Self-Efficacy and Learning (page 2)
For all of us, self-efficacy, the feeling of adequacy and effectiveness in dealing with life, is critical to learning success. With appropriate opportunities, the sense of self-efficacy develops as a belief that we have some degree of control over what happens to us. The way we think and feel about ourselves, and what we can accomplish as learners, influences our ability to focus attention and think strategically (Blair, 2002).
Science experiences have special potential for building a sturdy sense of self-efficacy: the belief in our ability to cope with problems based on our own competence. Martin Seligman’s classic motivation studies (1992, p. 151) suggest that this belief begins in infancy and develops throughout life as mastery motivation. He believes that if young children are not provided with, or are not allowed to cope with, problems that can be resolved through their own actions, a pattern of helplessness begins. Success that is too easily reached, as well as challenge that is too easily met, produces children with a limited capacity to cope with failure. Therefore, he suggests offering learning challenges in school that children can measure themselves against because meeting challenges helps shape a person’s sense of self-worth and self-efficacy.
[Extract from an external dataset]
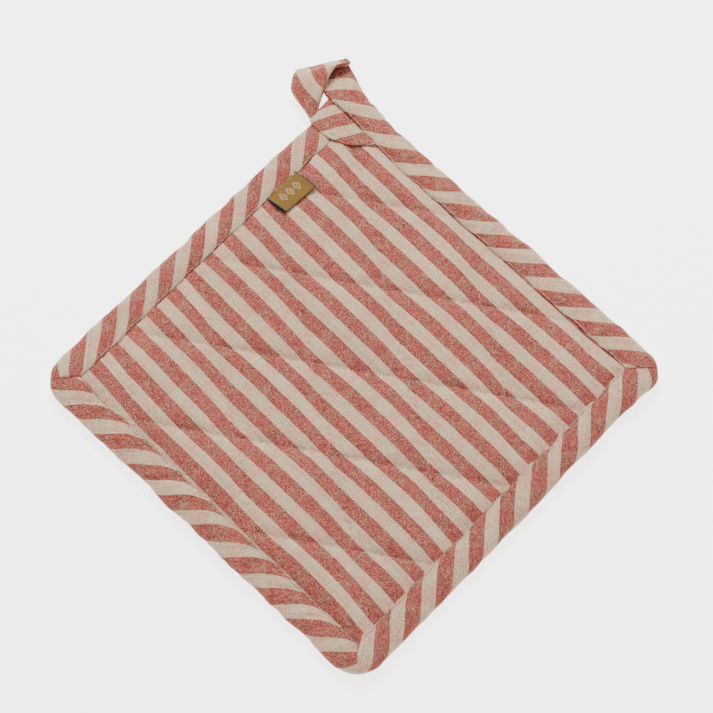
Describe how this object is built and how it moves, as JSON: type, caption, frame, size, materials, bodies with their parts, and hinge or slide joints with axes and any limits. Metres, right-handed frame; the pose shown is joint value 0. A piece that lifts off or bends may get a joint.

According to Seligman, our self-esteem and sense of competence do not depend so much on whether good or bad things happen to us, but on whether we believe we have some control over what happens to us. Early science experiences can provide children with some sense of control by allowing them to predict that certain things will happen; for example, “The pan of snow will change to water if we keep it indoors.” Through this process, some of the confusion and uncertainty about events occurring around children can be replaced with an awareness of predictability. Children can learn that even they can bring about some of these small occurrences. Science knowledge helps develop the only control children can have over powerful and sometimes unpredictable natural forces. Children can control their attitudes through understanding the causes of an event and can control their helpless fear through training to cope safely with events such as earthquakes and violent storms. Science experiences are unique in fostering this strengthening influence on the child’s personality.